■ Stored data ■
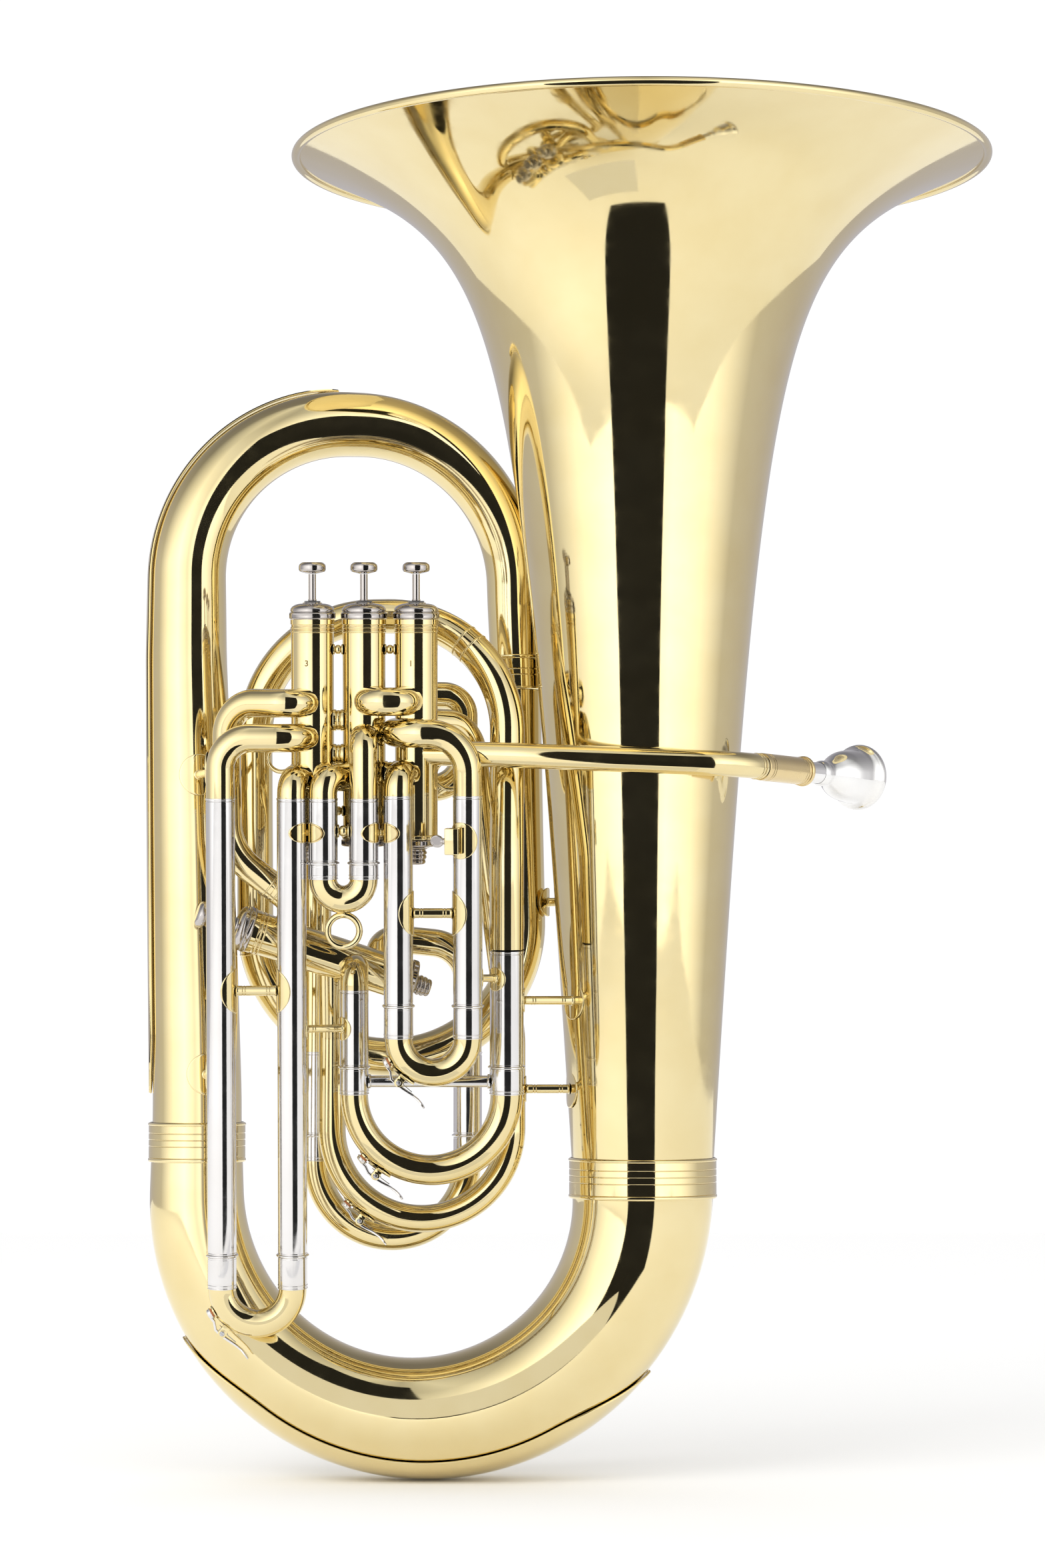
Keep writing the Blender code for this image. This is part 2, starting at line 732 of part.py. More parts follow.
def build_slide_tubes():
    """Build the fixed tubes that each slide runs in."""
    port = -64.0
    foot = SLEEVE_BORE - 0.1
    right_x = (1.0, 0.0, 0.0)
    left = Route(
        [
            in_group(-130.5, 155.9),
            in_group(-130.5, 501.6),
            in_group(-79.0, 501.6),
            group(-79.0, port, 501.6),
        ],
        [20.0, ELBOW_BEND],
        right_x,
    )
    right = Route(
        [in_group(-83.3, 155.9), in_group(-83.3, 474.5), group(-83.3, port, 474.5)],
        [ELBOW_BEND],
        right_x,
    )
    third = solid("slide_3_tubes", sleeve_shape(left, 306.0), "nickel_silver")
    combine(third, solid("slide_3_right", sleeve_shape(right, 306.0), "nickel_silver"), "UNION")
    brace = rod(in_group(-130.5 + foot, 333.7), in_group(-83.3 - foot, 333.7), 3.4, 8)
    combine(third, solid("slide_3_brace", brace, "lacquered_brass"), "UNION")
    cope(third, 3)

    left = Route(
        [in_group(-12.5, 322.6), in_group(-12.5, 477.4), group(-12.5, port, 477.4)],
        [ELBOW_BEND],
        right_x,
    )
    right = Route(
        [
            in_group(33.6, 322.6),
            in_group(33.6, 504.7),
            in_group(-11.5, 504.7),
            group(-11.5, port, 504.7),
        ],
        [26.0, ELBOW_BEND],
        right_x,
    )
    first = solid("slide_1_tubes", sleeve_shape(left, 141.0), "nickel_silver")
    combine(first, solid("slide_1_right", sleeve_shape(right, 141.0), "nickel_silver"), "UNION")
    brace = rod(in_group(-12.5 + foot, 385.4), in_group(33.6 - foot, 385.4), 3.4, 8)
    combine(first, solid("slide_1_brace", brace, "lacquered_brass"), "UNION")
    cope(first, 1)

    left = Route(
        [in_group(-62.4, 417.8), in_group(-62.4, 475.2), group(-42.0, -64.0, 475.2)],
        [ELBOW_BEND],
        right_x,
    )
    right = Route(
        [in_group(-35.4, 417.8), in_group(-35.4, 501.6), group(-35.4, port, 501.6)],
        [ELBOW_BEND],
        right_x,
    )
    second = solid("slide_2_tubes", sleeve_shape(left, 44.0), "nickel_silver")
    combine(second, solid("slide_2_right", sleeve_shape(right, 44.0), "nickel_silver"), "UNION")
    tie = rod(in_group(-62.4 + foot, 440.0), in_group(-35.4 - foot, 440.0), 3.0, 8)
    combine(second, solid("slide_2_tie", tie, "lacquered_brass"), "UNION")
    cope(second, 2)

    left = Route(
        [main(MAIN_X[0], 279.4), main(MAIN_X[0], 345.4), (-43.1, -28.0, 348.0)],
        [ELBOW_BEND],
        right_x,
    )
    main_left = solid("main_slide_left_tube", sleeve_shape(left, 53.0), "nickel_silver")
    cope(main_left, 4)
    right = Route([main(MAIN_X[1], 279.4), main(MAIN_X[1], 359.2)], [], right_x)
    wide = sleeve_shape(right, 79.0, WIDE_LEG)
    solid("main_slide_right_tube", wide, "nickel_silver")

    left = Route(
        [(-70.5, 5.0, 232.0), (-70.5, 5.0, 457.0), (-70.5, -38.0, 462.0)],
        [22.0],
        right_x,
    )
    fourth_left = solid("slide_4_left_tube", sleeve_shape(left, 58.0), "nickel_silver")
    cope(fourth_left, 3)
    right = Route(
        [(32.5, 5.0, 232.0), (32.5, 5.0, 362.0), (-27.0, -2.0, 368.0), (-27.0, -22.0, 346.0)],
        [26.0, 14.0],
        right_x,
    )
    fourth_right = solid("slide_4_right_tube", sleeve_shape(right, 58.0), "nickel_silver")
    cope(fourth_right, 4)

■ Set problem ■
Extract all of the data above without altering anything.

■ Answer to this exercise ■
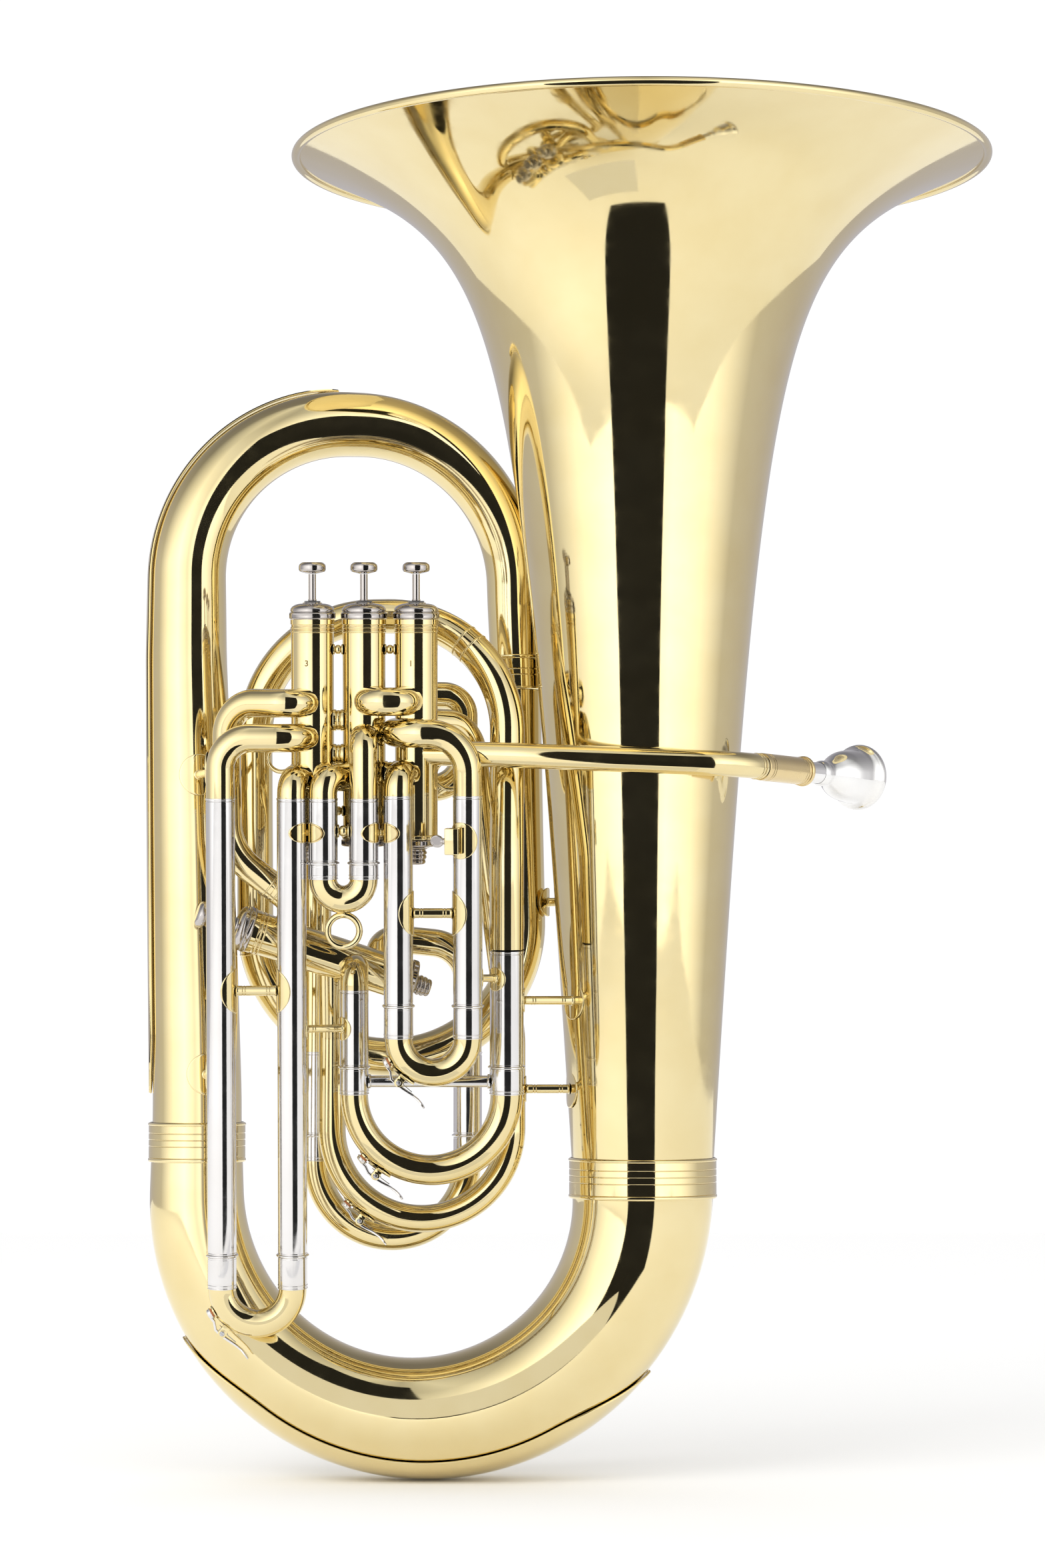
Keep writing the Blender code for this image. This is part 2, starting at line 732 of part.py. More parts follow.
def build_slide_tubes():
    """Build the fixed tubes that each slide runs in."""
    port = -64.0
    foot = SLEEVE_BORE - 0.1
    right_x = (1.0, 0.0, 0.0)
    left = Route(
        [
            in_group(-130.5, 155.9),
            in_group(-130.5, 501.6),
            in_group(-79.0, 501.6),
            group(-79.0, port, 501.6),
        ],
        [20.0, ELBOW_BEND],
        right_x,
    )
    right = Route(
        [in_group(-83.3, 155.9), in_group(-83.3, 474.5), group(-83.3, port, 474.5)],
        [ELBOW_BEND],
        right_x,
    )
    third = solid("slide_3_tubes", sleeve_shape(left, 306.0), "nickel_silver")
    combine(third, solid("slide_3_right", sleeve_shape(right, 306.0), "nickel_silver"), "UNION")
    brace = rod(in_group(-130.5 + foot, 333.7), in_group(-83.3 - foot, 333.7), 3.4, 8)
    combine(third, solid("slide_3_brace", brace, "lacquered_brass"), "UNION")
    cope(third, 3)

    left = Route(
        [in_group(-12.5, 322.6), in_group(-12.5, 477.4), group(-12.5, port, 477.4)],
        [ELBOW_BEND],
        right_x,
    )
    right = Route(
        [
            in_group(33.6, 322.6),
            in_group(33.6, 504.7),
            in_group(-11.5, 504.7),
            group(-11.5, port, 504.7),
        ],
        [26.0, ELBOW_BEND],
        right_x,
    )
    first = solid("slide_1_tubes", sleeve_shape(left, 141.0), "nickel_silver")
    combine(first, solid("slide_1_right", sleeve_shape(right, 141.0), "nickel_silver"), "UNION")
    brace = rod(in_group(-12.5 + foot, 385.4), in_group(33.6 - foot, 385.4), 3.4, 8)
    combine(first, solid("slide_1_brace", brace, "lacquered_brass"), "UNION")
    cope(first, 1)

    left = Route(
        [in_group(-62.4, 417.8), in_group(-62.4, 475.2), group(-42.0, -64.0, 475.2)],
        [ELBOW_BEND],
        right_x,
    )
    right = Route(
        [in_group(-35.4, 417.8), in_group(-35.4, 501.6), group(-35.4, port, 501.6)],
        [ELBOW_BEND],
        right_x,
    )
    second = solid("slide_2_tubes", sleeve_shape(left, 44.0), "nickel_silver")
    combine(second, solid("slide_2_right", sleeve_shape(right, 44.0), "nickel_silver"), "UNION")
    tie = rod(in_group(-62.4 + foot, 440.0), in_group(-35.4 - foot, 440.0), 3.0, 8)
    combine(second, solid("slide_2_tie", tie, "lacquered_brass"), "UNION")
    cope(second, 2)

    left = Route(
        [main(MAIN_X[0], 279.4), main(MAIN_X[0], 345.4), (-43.1, -28.0, 348.0)],
        [ELBOW_BEND],
        right_x,
    )
    main_left = solid("main_slide_left_tube", sleeve_shape(left, 53.0), "nickel_silver")
    cope(main_left, 4)
    right = Route([main(MAIN_X[1], 279.4), main(MAIN_X[1], 359.2)], [], right_x)
    wide = sleeve_shape(right, 79.0, WIDE_LEG)
    solid("main_slide_right_tube", wide, "nickel_silver")

    left = Route(
        [(-70.5, 5.0, 232.0), (-70.5, 5.0, 457.0), (-70.5, -38.0, 462.0)],
        [22.0],
        right_x,
    )
    fourth_left = solid("slide_4_left_tube", sleeve_shape(left, 58.0), "nickel_silver")
    cope(fourth_left, 3)
    right = Route(
        [(32.5, 5.0, 232.0), (32.5, 5.0, 362.0), (-27.0, -2.0, 368.0), (-27.0, -22.0, 346.0)],
        [26.0, 14.0],
        right_x,
    )
    fourth_right = solid("slide_4_right_tube", sleeve_shape(right, 58.0), "nickel_silver")
    cope(fourth_right, 4)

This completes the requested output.